Negative humility, or the not thinking better or more highly of ourselves than we ought, in respect of external advantages, bodily, intellectual, or moral accomplishments, and being content with such regards as are our due, which is the first step; and then positive humility, or a deep sense of our own misery and imperfections of all kinds, and an acquiescence in the treatment which we receive from others, whatever it be; being virtues which are most commodious to ourselves and others, and highly amiable in the sight of all those who have made a due proficiency in religion, and the moral sense, come at last to be honoured and esteemed in an eminent manner, and consequently to incite men from mere vanity and ambition to seek the praise of humility. And the ridicule and shame which attend vanity, pride, and self-conceit, concur to the same purpose; which is a remarkable instance of the inconsistency of one part of our frame with itself, as the case now stands, and of the tendency of vice to check and destroy itself.
From the whole of what has been delivered upon this class of pleasures and pains, one may draw the following corollaries.
Cor. I. All the things in which men pride themselves, and for which they desire to be taken notice of by others, are either means of happiness, or have some near relation to it. And indeed it is not at all uncommon to see persons take pains to make others believe that they are happy, by affirming it in express terms. Now this, considered as a mere matter of fact, occurring to attentive observation, might lead one to conclude, that the pleasures of honour and ambition are not of an original, instinctive, implanted nature, but derived from the other pleasures of human life, by the association of these into various parcels, where the several ingredients are so mixed amongst one another, as hardly to be discernible separately. The young, the gay, and the polite, are ambitious of being thought beautiful, rich, high-born, witty, &c. The grave, the learned, the afflicted, the religious, &c. seek the praise of wisdom and knowledge, or to be esteemed for piety and charity; every one according to his opinions of these things, as the sources, marks, or offsprings of happiness. And when men boast of their poverty, low birth, ignorance, or vice, it is always in such circumstances, with such additions and contrasts, or under such restrictions, as that the balance, upon the whole, may, some way or other, be the more in their favour on that account.

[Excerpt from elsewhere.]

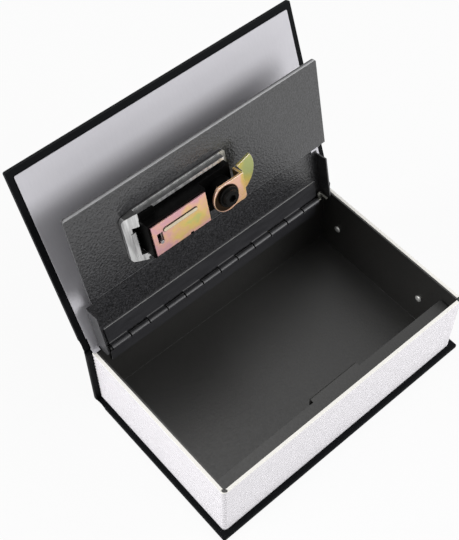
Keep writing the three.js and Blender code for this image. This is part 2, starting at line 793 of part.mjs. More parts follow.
// Shaft: a round spindle from the knob to the cam, squared where the cam sits
function shaft() {
  const bottom = faceOuter - seat - knobSeatDepth + trayClearance;
  const half = shaftSquare / 2;
  const spindle = pillar(shaftRadius, shaftX, shaftS, bottom, camBase - seat);
  const square = block(shaftX - half, shaftX + half, shaftS - half, shaftS + half,
    camBase - seat - overrun, camBase + camThickness);
  const thread = pillar(screwShankRadius + trayClearance, shaftX, shaftS,
    camBase + camThickness - screwShankLength - seat, camBase + camThickness + overrun, smallSides);
  return spindle.add(square).subtract(thread);
}

// Cam: a stamped arm cranked down to a curved claw, whose point leads as it locks
function polar(radius, degrees) {
  const angle = THREE.MathUtils.degToRad(degrees);
  return [radius * Math.cos(angle), radius * Math.sin(angle)];
}

function camArm() {
  const shape = new THREE.Shape();
  const frontAngle = Math.PI - Math.asin(camArmFront / camHeadRadius);
  const backAngle = Math.PI * 2 - Math.asin(camArmBack / camHeadRadius);
  shape.moveTo(camArmLength - camArmCorner, -camArmBack);
  shape.lineTo(camArmLength, -camArmBack + camArmCorner);
  shape.lineTo(camArmLength, camArmFront);
  shape.lineTo(camHeadRadius * Math.cos(frontAngle), camArmFront);
  shape.absarc(0, 0, camHeadRadius, frontAngle, backAngle);
  return raise(shape, camCrank, camCrank + camThickness);
}

function camClaw() {
  const backSteps = 10;
  const start = camArmLength - camThickness;
  const [throatX, throatY] = polar(clawThroatRadius, clawThroatAngle);
  const points = [[start, throatY], [start, -camArmBack + camArmCorner]];
  for (let i = 0; i <= backSteps; i += 1) {
    const share = i / backSteps;
    const angle = clawHeelAngle + (clawTipAngle - clawHeelAngle) * share;
    const growth = Math.sin(Math.PI / 2 * share);
    points.push(polar(clawHeelRadius + (clawTipRadius - clawHeelRadius) * growth, angle));
  }
  points.push(polar(clawBeakRadius, clawBeakAngle), [throatX, throatY]);
  return raise(outline(points), 0, camThickness);
}

function cam() {
  const web = block(camArmLength - camThickness, camArmLength, -camArmBack + camArmCorner, camArmFront,
    0, camCrank + camThickness);
  const half = shaftSquare / 2 + shaftClearance;
  const hole = block(-half, half, -half, half, camCrank - overrun, camCrank + camThickness + overrun);
  return joined([camArm(), web, camClaw()]).subtract(hole)
    .translate(shaftX, shaftS, camBase - camCrank);
}

// Cam screw: a black head with a wide flange under it and a hexagon socket
function camScrew() {
  const bottom = camBase + camThickness + seat;
  const flange = pillar(screwFlangeRadius, 0, 0, bottom, bottom + screwFlangeHeight);
  const head = pillar(screwHeadRadius, 0, 0, bottom, bottom + screwHeadHeight - faceEdge);
  const crown = pillar(screwHeadRadius - faceEdge, 0, 0, bottom, bottom + screwHeadHeight);
  const shank = pillar(screwShankRadius, 0, 0, bottom - screwShankLength, bottom + faceEdge, smallSides);
  const socketRadius = screwSocketFlats / 2 / Math.cos(Math.PI / hexSides);
  const top = bottom + screwHeadHeight;
  const socket = pillar(socketRadius, 0, 0, top - screwSocketDepth, top + overrun, hexSides);
  return joined([flange, head, crown, shank]).subtract(socket).translate(shaftX, shaftS, 0);
}

// Front board and its lining, hinged on the cloth at the spine's outer edge
function frontBoard() {
  const halfLength = boardLength / 2;
  const shape = roundedBox(-halfLength, halfLength, jointWidth, coverReach,
    [0, 0, boardCornerRadius, boardCornerRadius]);
  return raise(shape, coverInner - boardThickness, coverInner - endpaperThickness - seat);
}

function frontEndpaper() {
  const halfLength = boardLength / 2 - endpaperSideMargin;
  const shape = roundedBox(-halfLength, halfLength, jointWidth, coverReach - endpaperForeMargin,
    [0, 0, endpaperCornerRadius, endpaperCornerRadius]);
  return raise(shape, coverInner - endpaperThickness, coverInner);
}

// Front joint: the cloth that turns from the spine's top edge to the front board
function frontJoint() {
  const lean = THREE.MathUtils.degToRad(coverOpenAngle - 90);
  const middle = coverInner - boardThickness / 2;
  const start = jointWidth - seat;
  const boardY = coverPivotY + start * Math.sin(lean) - middle * Math.cos(lean);
  const boardZ = coverPivotZ + start * Math.cos(lean) + middle * Math.sin(lean);
  const spineMid = spineOuter - clothThickness / 2;
  const section = foldedSection([
    [spineMid, rim + seat],
    [spineMid + clothThickness, coverPivotZ],
    [boardY, boardZ],
  ], clothThickness, bendRadius);
  return runX(section, -boardLength / 2, boardLength / 2);
}

add(model, 'back_board', backBoard(), bookcloth);
add(model, 'back_joint_cloth', backJoint(), bookcloth);
add(model, 'spine_board', spineBoard(), bookcloth);
add(model, 'page_block', pageBlock(), pageWhite);
add(model, 'tray', tray(), traySteel);
rivetPlaces().forEach(({ side, y }, i) => {
  const mesh = add(model, `side_rivet_${i + 1}`, rivet(), rivetSteel);
  mesh.rotation.z = side * (Math.PI / 2);
  mesh.position.set(side * (trayInnerX - rivetSeat + rivetShankLength), y, rim - rivetDepthBelowRim);
});
const trayLeaf = add(model, 'tray_hinge_leaf', hingeLeaf(1, 1), lidSteel);
trayLeaf.position.set(0, axisY, axisZ);
trayLeaf.rotation.x = -Math.PI / 2;

add(lid, 'lid_sheet', lidSheet(), lidSteel);
add(lid, 'lid_hinge_leaf', hingeLeaf(0, -1), lidSteel);
add(lid, 'hinge_pin', hingePin(), rivetSteel);
add(lid, 'lock_housing', lockHousing(), dieCast);
add(lid, 'lock_body', lockBody(), blackPlastic);
add(lid, 'lock_back_plate', backPlate(), zincGold);
add(lid, 'code_lever', codeLever(), springSteel);
for (let i = 0; i < dialCount; i += 1) {
  add(lid, `dial_${i + 1}`, dialWheel(i), blackPlastic);
}
add(lid, 'dial_axle', dialAxle(), springSteel);
add(lid, 'detent_spring', detentSpring(), springSteel);
add(lid, 'face_plate', facePlate(), blackPlastic);
add(lid, 'turn_knob', knob(), blackPlastic);
add(lid, 'cam_shaft', shaft(), springSteel);
add(lid, 'cam', cam(), zincGold);
add(lid, 'cam_screw', camScrew(), blackSteel);

add(cover, 'front_board', frontBoard(), bookcloth);
add(cover, 'front_endpaper', frontEndpaper(), endpaper);
add(model, 'front_joint_cloth', frontJoint(), bookcloth);

export default model;
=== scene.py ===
import json
import math

import bpy
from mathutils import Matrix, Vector

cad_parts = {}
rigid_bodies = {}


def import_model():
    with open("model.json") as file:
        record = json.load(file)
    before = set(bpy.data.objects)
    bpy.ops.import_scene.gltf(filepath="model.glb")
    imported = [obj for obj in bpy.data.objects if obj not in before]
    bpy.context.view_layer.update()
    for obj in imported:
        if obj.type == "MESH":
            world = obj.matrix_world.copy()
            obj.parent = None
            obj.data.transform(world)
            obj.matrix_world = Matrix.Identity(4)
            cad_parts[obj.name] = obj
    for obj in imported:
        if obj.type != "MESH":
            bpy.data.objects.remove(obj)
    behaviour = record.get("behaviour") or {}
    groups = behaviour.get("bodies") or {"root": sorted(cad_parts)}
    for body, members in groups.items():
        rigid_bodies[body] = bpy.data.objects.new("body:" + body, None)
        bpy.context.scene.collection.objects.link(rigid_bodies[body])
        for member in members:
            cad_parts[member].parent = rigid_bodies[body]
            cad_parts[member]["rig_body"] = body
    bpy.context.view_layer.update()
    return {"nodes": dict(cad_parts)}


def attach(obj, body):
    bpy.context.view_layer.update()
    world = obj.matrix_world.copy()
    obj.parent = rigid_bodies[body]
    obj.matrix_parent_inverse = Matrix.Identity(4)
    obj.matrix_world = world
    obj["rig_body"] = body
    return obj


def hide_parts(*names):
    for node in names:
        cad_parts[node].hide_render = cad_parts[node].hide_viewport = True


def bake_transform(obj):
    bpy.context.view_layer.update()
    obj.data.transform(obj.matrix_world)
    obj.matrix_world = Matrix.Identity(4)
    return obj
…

Cor. II. Praise and shame are made use of by parents and governors, as chief motives and springs of action; and it becomes matter of praise, to a child, to be influenced by praise, and deterred by shame; and matter of reproach, to be insensible in these respects. And thus it comes to pass, that praise and shame have a strong reflected influence upon themselves; and that praise begets the love of praise, and shame increases the fear of shame. Now, though the original praise, commendation, blame, censure, &c. of good parents and preceptors, extend only, for the most part, to acquired accomplishments and defects, and particularly to virtue and vice; yet the secondary influence will affect men in respect of all sorts of encomiums and censures, of every thing that comes under the same denomination, that is associated with, or tied up by, the same words. Though the preceptor direct his pupil only to regard the judgment of the wise and good, still there are so many like circumstances attending the judgment of others, that it will be regarded something the more from the lessons received, in respect to the wise and good, exclusively of others.
Cor. III. In considering the sources of honour and shame, it will appear, that they are by no means consistent with one another; and, by a farther inquiry, that the maximum of the pleasures of this class ulimately coincides, omni ex parte, with moral rectitude.